Burrow could be running for his life if the LSU offensive line doesn't settle in and help produce some semblance of a rushing attack. After years of turning around and handing the football to guys like Spencer Ware, Michael Ford, Jeremy Hill, Leonard Fournette and Derrius Guice, there is no running back on the LSU roster with that kind of reputation. At least not yet. God bless Nick Brossette, who deserves some good things to finally happy to him this season as a senior. Clyde Edwards-Helaire is a low to the ground runner with some power. But the leading rusher this season before all is said and done could be true freshman Chris Curry from Florida. None of these backs have been described as a "home run threat", but collectively perhaps they can give the Tigers what they need to keep defenses honest and to help the play-action passing game thrive.
As a freshman, linebacker Devin White was on an LSU defense that featured such names as Jamal Adams, Tre'Davious White, Arden Key, Davon Godchaux and Duke Riley. Despite that, Riley feels like this defense can be better than that one. Whoa. That was the same defense that held Alabama scoreless through three quarters and shut down Louisville Heisman Trophy winning quarterback Lamar Jackson to zero touchdowns in The Citrus Bowl. Highly compensated and equally respected defensive coordinator Dave Aranda is entering his third year at LSU and the feeling is Aranda will have some nice surprises for opposing offenses this season. The Tigers believe they have enough personnel to mix and match, while Aranda implements many more disguising schemes to utilize that personnel.
Along with the insanely talented White is sophomore cornerback Greedy Williams. The two have dominated preseason All-SEC and All-American teams. The NCAA's absolutely shocking decision to reinstate Kristian Fulton gives LSU another great talent at the other corner opposite Williams, while true freshman Kelvin Joseph from Scotlandville is also drawing rave reviews. The X-Factor in all of this could be sophomore edge rusher K'Lavon Chaisson. Chaisson's teammates believe he will break LSU sack records before all is said and done. Make no mistake, he certainly looks the part, but like everyone else Chaisson must prove it on the field.
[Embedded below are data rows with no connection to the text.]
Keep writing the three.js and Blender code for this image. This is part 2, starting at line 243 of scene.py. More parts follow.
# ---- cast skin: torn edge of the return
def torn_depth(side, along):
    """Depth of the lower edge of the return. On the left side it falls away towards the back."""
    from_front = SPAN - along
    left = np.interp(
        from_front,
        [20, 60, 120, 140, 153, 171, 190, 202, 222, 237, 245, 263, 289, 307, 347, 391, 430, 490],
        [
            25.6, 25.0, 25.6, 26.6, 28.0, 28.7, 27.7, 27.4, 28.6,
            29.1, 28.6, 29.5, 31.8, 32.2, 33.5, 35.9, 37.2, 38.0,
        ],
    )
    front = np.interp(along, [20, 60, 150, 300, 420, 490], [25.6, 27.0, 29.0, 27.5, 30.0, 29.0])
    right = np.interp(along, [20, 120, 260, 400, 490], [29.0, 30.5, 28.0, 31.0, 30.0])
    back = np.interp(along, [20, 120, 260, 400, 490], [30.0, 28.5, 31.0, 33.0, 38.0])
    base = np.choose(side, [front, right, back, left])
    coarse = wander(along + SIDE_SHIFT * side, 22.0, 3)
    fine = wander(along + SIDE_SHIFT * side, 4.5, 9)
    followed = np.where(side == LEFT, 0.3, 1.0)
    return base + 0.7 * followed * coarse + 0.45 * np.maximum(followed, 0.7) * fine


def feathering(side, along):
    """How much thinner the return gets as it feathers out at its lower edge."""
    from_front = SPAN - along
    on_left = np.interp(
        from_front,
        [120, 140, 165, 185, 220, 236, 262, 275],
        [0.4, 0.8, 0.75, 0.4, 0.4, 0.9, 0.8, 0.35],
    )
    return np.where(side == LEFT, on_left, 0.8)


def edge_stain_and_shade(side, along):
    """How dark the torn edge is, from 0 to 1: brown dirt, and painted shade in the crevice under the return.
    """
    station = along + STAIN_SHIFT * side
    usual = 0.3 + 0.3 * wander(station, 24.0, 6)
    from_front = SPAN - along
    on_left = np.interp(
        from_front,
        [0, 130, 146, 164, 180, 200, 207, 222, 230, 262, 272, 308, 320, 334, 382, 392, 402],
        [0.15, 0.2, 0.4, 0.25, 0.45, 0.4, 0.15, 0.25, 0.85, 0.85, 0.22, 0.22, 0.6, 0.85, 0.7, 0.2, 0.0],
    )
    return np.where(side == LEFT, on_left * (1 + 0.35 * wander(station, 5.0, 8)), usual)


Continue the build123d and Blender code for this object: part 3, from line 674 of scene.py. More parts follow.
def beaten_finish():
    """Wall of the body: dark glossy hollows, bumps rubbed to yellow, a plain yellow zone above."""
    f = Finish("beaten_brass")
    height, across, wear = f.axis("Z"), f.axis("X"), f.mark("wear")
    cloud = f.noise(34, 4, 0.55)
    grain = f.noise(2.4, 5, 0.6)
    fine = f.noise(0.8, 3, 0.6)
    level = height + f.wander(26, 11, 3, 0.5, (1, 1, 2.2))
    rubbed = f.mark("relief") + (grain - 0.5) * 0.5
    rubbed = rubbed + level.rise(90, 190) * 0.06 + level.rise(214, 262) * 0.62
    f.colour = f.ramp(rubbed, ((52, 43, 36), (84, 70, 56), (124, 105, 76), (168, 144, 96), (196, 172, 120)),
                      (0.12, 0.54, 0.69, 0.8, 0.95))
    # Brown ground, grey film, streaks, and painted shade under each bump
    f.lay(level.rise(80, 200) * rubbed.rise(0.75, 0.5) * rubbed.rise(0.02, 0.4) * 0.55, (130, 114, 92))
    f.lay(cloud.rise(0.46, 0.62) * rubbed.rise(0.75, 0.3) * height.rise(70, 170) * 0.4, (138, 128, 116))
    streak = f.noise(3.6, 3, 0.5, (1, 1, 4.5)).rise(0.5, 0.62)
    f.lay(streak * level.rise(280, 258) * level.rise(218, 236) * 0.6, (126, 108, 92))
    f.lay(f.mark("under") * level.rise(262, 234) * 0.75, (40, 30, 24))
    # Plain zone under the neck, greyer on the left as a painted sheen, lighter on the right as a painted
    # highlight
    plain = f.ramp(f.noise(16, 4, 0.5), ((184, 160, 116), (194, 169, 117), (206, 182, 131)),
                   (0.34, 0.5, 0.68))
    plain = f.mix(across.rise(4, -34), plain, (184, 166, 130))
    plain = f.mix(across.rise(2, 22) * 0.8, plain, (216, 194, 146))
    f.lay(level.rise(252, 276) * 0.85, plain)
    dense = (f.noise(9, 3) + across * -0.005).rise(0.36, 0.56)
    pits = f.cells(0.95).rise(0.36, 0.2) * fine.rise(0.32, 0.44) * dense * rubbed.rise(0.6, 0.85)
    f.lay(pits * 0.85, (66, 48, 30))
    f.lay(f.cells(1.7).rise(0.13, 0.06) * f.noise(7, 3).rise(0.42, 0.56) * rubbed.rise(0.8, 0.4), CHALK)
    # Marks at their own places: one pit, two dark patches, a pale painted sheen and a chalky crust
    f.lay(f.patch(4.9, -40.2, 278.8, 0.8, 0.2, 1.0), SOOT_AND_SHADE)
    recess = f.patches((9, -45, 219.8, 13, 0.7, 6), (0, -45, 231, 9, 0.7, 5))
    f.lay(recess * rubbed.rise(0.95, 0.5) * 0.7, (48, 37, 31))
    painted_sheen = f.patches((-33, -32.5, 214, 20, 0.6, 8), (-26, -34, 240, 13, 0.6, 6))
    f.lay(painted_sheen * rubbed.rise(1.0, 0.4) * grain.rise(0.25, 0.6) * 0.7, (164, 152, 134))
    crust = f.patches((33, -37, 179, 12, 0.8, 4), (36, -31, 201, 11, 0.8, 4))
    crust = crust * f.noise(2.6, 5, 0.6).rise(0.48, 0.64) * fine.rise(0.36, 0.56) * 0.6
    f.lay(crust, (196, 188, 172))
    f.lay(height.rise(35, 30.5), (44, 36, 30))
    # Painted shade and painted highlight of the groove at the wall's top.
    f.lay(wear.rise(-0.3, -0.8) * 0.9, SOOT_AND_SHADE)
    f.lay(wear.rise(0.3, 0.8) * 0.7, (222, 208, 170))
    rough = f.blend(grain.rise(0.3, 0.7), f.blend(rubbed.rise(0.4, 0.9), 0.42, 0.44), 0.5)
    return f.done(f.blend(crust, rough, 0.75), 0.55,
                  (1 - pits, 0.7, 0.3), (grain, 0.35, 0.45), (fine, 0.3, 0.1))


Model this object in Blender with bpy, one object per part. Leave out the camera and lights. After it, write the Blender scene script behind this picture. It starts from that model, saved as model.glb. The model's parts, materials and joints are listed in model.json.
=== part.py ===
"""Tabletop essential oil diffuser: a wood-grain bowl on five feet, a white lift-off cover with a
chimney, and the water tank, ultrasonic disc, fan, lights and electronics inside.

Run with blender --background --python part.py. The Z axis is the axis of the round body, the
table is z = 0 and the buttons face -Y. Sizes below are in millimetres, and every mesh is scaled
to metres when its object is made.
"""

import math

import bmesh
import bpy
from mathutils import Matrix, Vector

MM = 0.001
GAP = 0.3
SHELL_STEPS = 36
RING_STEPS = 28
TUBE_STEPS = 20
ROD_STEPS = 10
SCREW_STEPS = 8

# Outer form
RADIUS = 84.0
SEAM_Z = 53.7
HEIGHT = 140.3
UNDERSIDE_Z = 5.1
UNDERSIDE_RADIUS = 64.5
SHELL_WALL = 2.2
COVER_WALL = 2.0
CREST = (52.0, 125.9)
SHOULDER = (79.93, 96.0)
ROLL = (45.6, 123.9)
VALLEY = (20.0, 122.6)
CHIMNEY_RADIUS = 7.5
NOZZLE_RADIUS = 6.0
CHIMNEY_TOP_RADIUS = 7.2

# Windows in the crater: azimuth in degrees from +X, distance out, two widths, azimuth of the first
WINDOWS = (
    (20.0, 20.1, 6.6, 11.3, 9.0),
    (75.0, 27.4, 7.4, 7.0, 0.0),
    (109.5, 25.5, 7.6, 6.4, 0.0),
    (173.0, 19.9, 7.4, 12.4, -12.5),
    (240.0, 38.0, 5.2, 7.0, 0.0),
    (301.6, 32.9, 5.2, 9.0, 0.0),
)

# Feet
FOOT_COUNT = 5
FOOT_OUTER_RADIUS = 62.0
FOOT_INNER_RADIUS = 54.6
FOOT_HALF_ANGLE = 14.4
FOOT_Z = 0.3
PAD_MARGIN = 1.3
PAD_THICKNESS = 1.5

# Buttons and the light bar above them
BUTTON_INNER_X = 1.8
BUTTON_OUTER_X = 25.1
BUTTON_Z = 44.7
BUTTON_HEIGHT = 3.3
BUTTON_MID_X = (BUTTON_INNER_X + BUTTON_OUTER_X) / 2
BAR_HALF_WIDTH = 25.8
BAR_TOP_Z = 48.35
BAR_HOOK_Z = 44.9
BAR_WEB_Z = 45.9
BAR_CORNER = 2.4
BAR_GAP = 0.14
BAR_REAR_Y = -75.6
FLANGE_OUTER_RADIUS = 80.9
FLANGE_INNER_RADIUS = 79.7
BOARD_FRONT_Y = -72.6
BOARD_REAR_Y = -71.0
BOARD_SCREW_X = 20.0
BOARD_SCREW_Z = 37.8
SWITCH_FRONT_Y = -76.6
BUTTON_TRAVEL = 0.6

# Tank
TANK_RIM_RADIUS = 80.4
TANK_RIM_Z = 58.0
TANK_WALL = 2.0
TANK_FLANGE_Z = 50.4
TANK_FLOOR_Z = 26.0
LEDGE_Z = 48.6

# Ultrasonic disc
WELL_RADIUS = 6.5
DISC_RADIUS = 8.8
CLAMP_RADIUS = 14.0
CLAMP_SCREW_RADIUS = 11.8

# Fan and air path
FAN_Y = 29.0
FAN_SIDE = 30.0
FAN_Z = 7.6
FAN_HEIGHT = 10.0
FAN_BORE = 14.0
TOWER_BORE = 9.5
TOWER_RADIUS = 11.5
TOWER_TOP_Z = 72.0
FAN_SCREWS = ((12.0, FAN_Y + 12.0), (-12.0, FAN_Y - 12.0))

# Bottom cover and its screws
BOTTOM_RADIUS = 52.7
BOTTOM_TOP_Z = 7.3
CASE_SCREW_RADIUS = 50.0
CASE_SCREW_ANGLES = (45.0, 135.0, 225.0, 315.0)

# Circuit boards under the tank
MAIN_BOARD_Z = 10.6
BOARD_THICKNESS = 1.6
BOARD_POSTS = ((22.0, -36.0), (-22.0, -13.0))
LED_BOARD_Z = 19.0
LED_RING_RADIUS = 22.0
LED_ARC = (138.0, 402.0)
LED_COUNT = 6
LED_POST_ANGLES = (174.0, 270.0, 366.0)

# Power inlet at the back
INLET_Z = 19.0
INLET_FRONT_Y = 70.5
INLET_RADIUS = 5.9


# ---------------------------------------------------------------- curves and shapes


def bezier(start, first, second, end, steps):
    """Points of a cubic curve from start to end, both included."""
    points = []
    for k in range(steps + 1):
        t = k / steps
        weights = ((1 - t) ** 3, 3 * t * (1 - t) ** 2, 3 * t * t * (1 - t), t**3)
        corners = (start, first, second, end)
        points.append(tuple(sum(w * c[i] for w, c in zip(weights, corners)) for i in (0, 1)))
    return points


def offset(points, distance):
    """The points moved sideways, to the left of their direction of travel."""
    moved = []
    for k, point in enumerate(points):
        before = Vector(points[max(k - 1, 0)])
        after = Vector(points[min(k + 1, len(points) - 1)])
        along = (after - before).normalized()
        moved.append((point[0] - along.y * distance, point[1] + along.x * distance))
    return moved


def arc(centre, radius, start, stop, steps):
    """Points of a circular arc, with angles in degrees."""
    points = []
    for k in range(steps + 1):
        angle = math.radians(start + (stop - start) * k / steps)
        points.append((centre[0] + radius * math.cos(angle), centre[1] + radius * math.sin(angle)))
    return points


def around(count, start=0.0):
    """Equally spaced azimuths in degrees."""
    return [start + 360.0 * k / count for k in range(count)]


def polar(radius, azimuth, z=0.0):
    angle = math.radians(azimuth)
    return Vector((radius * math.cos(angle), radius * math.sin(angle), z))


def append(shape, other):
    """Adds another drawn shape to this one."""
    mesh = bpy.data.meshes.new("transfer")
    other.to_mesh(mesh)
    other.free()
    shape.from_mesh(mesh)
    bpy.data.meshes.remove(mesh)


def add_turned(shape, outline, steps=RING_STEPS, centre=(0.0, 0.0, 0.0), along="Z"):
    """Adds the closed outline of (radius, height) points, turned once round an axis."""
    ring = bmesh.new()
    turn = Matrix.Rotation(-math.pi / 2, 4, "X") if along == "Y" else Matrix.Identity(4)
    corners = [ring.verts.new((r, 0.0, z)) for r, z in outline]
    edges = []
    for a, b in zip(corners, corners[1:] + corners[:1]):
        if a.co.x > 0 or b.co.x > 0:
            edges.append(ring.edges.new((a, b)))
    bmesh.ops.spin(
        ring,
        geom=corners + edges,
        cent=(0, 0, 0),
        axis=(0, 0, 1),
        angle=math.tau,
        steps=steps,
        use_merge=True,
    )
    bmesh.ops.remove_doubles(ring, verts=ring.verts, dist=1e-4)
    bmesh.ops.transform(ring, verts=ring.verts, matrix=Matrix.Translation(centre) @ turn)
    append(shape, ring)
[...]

And now to Orgeron. On one hand, it seems ridiculous and almost mean spirited to say he's on the hot seat. LSU should've beaten Notre Dame in the bowl to finish 10-3 overall and their 6-2 SEC mark was the Tigers' best conference record since 2012. On the other hand, the SEC was really down last year and consequently coaches were axed left and right. Some folks are still embarrassed LSU lost at home to Troy, the kind of torpedo that could've sunk the battleship for the season. Fans also look at what Kirby Smart is doing at Georgia (who has hired just days after LSU decided to keep Les Miles and Georgia fired Mark Richt in November of 2015) and also nervously wonder what Jimbo Fisher can produce at Texas A&M now that the Aggies lured the man the Tigers couldn't.
Outsiders and incredibly, some Louisiana natives mock Orgeron for superficial reasons. They crack jokes about the way he talks and paint him as some kind of outlandish cartoon character. Someone from Louisiana cracking jokes about someone sounding too Cajun. Man, I've heard it all now. College football, in case you haven't noticed, has grown increasingly shallow, just like society in general. More and more people are getting caught up in image, instead of things that actually win football games.
That being said, Orgeron still has much to prove as a head coach and to justify athletic director Joe Alleva's decision to hire him after launching the highly successful, yet maddeningly stubborn and slowly descending Miles. Sunday night vs Miami is absolutely paramount for Orgeron and the entire LSU program. People across the country are starving for college country and there is no other television competition for the Tigers and Hurricanes. Everyone will be watching LSU and TV ratings will be HUGE. Winning the game gives the Tigers some breathing room to lose at Auburn or who knows, perhaps the confidence to believe they can go to Jordan-Hare Stadium and actually win.
Sometimes we blow too much smoke about the importance of season opener. LSU rallied for a crazy victory over Wisconsin in Houston to begin 2014, yet still stumbled to a "meh" 8-5 season and lost in The Music City Bowl to a less than impressive Notre Dame team to finish the year unranked.
But this is different.
LSU cannot lay an egg. They cannot wobble around like a disorganized outfit. A competitive effort, win or lose, is absolutely necessary. Miami's defense has the potential to eat the Tigers alive if LSU's offensive line is stuck in the mud. But the Tigers likewise have the potential to penetrate a Hurricanes' offensive line going through it's share of changes and force turnover prone quarterback Malik Rosier to give the football up. And this Joe Burrow might be the real deal after all. Can Cole Tracy, a transfer from a Division II school in Massachusetts, step onto a stage like this to drill the game-winning field goal? If Tracy and the Tigers follow the cool, sometimes brash confidence of senior tight end and LSU's new No. 18 Foster Moreau, things will be fine.
All of the questions will be answered Sunday night. And you're nervous already.
College football, a game like no other.